It’s that time of year to reflect on where we’ve been and where we are going next. This blog began three years ago on 1/1/11. I had no idea how long it would last or how it would play out. I just knew I wanted to write about the sport I love and post hot wrestling images, while also explaining “why I like watching pro wrestling.”
In total, I wrote 236 articles the first year, 305 in 2012, and this is the 215th article of 2013, for a total of 756 posts — just over 250 per year on average. I estimate around 10 pictures are included with each post, so there have been over 7,500 images provided on this blog. (And these statistics only apply to the past 3 years — not counting the 880 galleries from the original Wrestling Arsenal website posted between 2000 and 201o.)
Meanwhile, what has been the level of popularity of this Blog measured by the website traffic over the past three years? Below is a monthly breakdown:
So we see a fairly normal curve where traffic grew steadily and peaked around August 2012 (plus one spike in January 2013) and has since fallen off. Why has growth slowed? Why are we losing, instead of gaining, visitors (the green dots) and page views (the blue bars) over time?

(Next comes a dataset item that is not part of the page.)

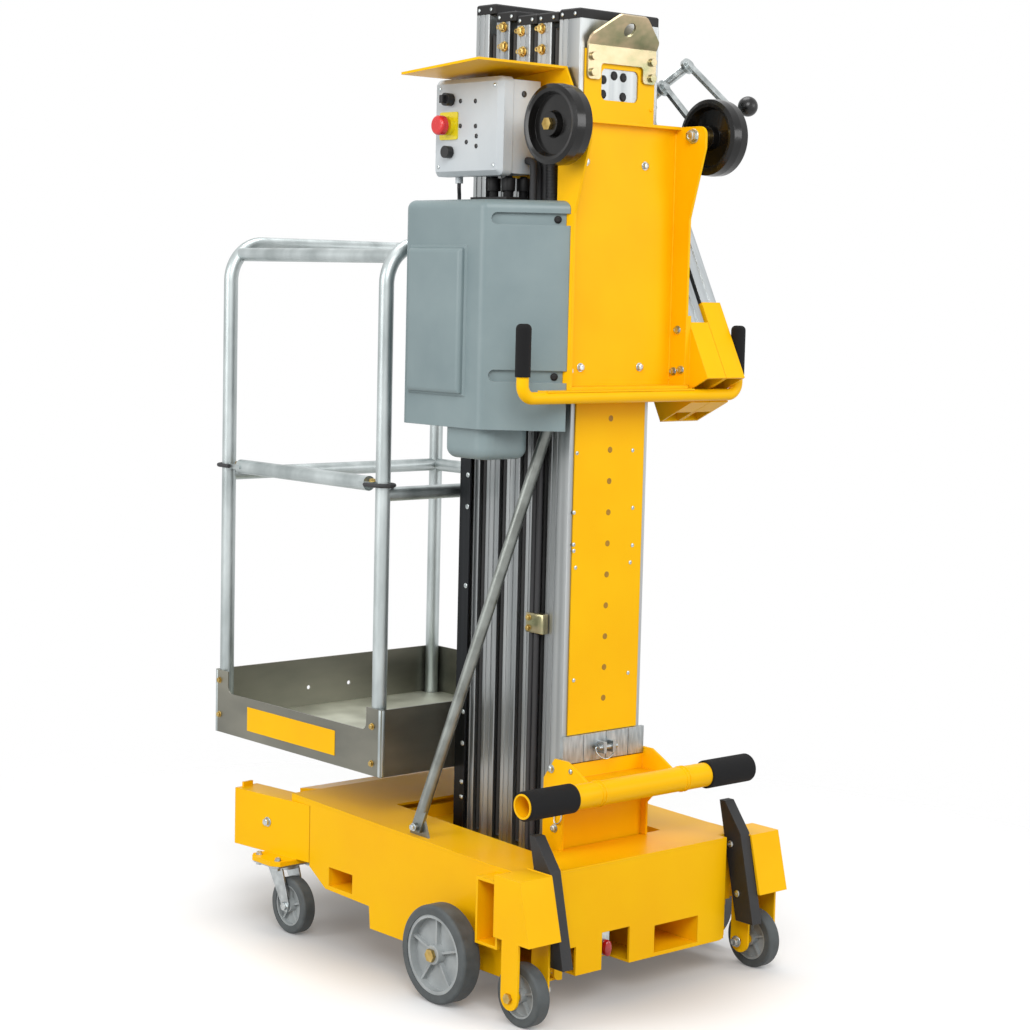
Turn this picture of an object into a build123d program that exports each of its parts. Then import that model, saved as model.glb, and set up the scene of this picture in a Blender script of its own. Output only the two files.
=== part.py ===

(To be honest, part of me doesn’t really care how many “hits” I’m getting on this website as long as I’m turning out great pro wrestling content and commentary– but another part of me doesn’t want to invest my time and energy to entertain an ever-decreasing audience.)
Granted, the number of articles I’ve written per year decreased in total from 305 in 2012 down to 215 this year, but at the same time, has the quality of the content decreased in order to justify not only stunted growth, but significant drops in visitors? In my estimation, the images and captions are better than ever lately, and the written descriptions are increasingly more compelling and informative. I’ve certainly been putting more time and thought into each article.
So why is traffic decreasing? And why am I receiving fewer positive comments and e-mails of encouragement each week, and less participation in my Caption Contests? Maybe the decrease in interest in this blog reflects the shrinking popularity of Blogging as a social medium. Maybe Blogging in general is now seen as old-fashioned, and boring compared to newer, sexier forums like Instagram, Tumblr, or Twitter.
Certainly Blogging calls upon the visitor to read and think, whereas other types of social media are more simplistic and vacuous. Reading a Blog is like chewing on a steak, but most people would rather just scarf down some sweets.
Maybe my writing is getting too long-winded, too hard to digest. The reason I take the time to analyze the psychology and hidden meanings behind matches is because one purpose of this blog has always been to sort out my feelings for wrestling, to explore in my head why I love it so much. Now I feel I’ve accomplished that over the past 756 articles. No article alone really does the job, but all 756 put together certainly “explain why I like watching pro wrestling.”
So these 756 articles are my manifesto — I have little more to say on the subject. In fact, I find myself revisiting the same topics now, and referring to points I already made years ago.
I’ve now arrived at a level of understanding on why I love to watch pro wrestling, and continuing to rehash the same subject matter on this Blog isn’t really doing anything for me.
So what is the future of the Wrestling Arsenal blog? Should I continue to invest time and energy into a sinking ship? What would my favorite Baby-Face In Peril do when he’s on the ropes, tired and suffering?
One option is to Tap Out. I considered stopping this Blog tomorrow on 1/1/14, exactly three years after it started. But then I saw a match on YouTube and thought: Hey, that match would make for a great article on the blog! And then I looked on my hard-drive and saw dozens of images where I already wrote a good caption but haven’t found the right occasion to post them. And I thought: Why let these images go to waste after I took the time to create them?
So another option available to a beaten down wrestler is to transform his gimmick — to adopt a new persona or new look, to change his attitude. So that’s what I decided to do with the Wrestling Arsenal blog in 2014 — to transform its energy.
I will write fewer long articles explaining the nuances and psychology of matches — my traffic shows most people don’t want to read or think that much anyway. I will no longer offer the Suffering Sunday series nor any other topic-specific series. I suspect that you guys are getting bored of the structure and repetition.
- Adopt a quicker, simpler approach.
- Post more images and less written text.
- Each article will be faster and easier to create, so post more frequently: at least 300 posts in 2014.
- Forget the structure of specific topics and themes, and just post whatever, whenever.
Meanwhile, please continue to support and invest in pro wrestling in your area and across the world. Have a happy and safe New Years and a fantastic 2014!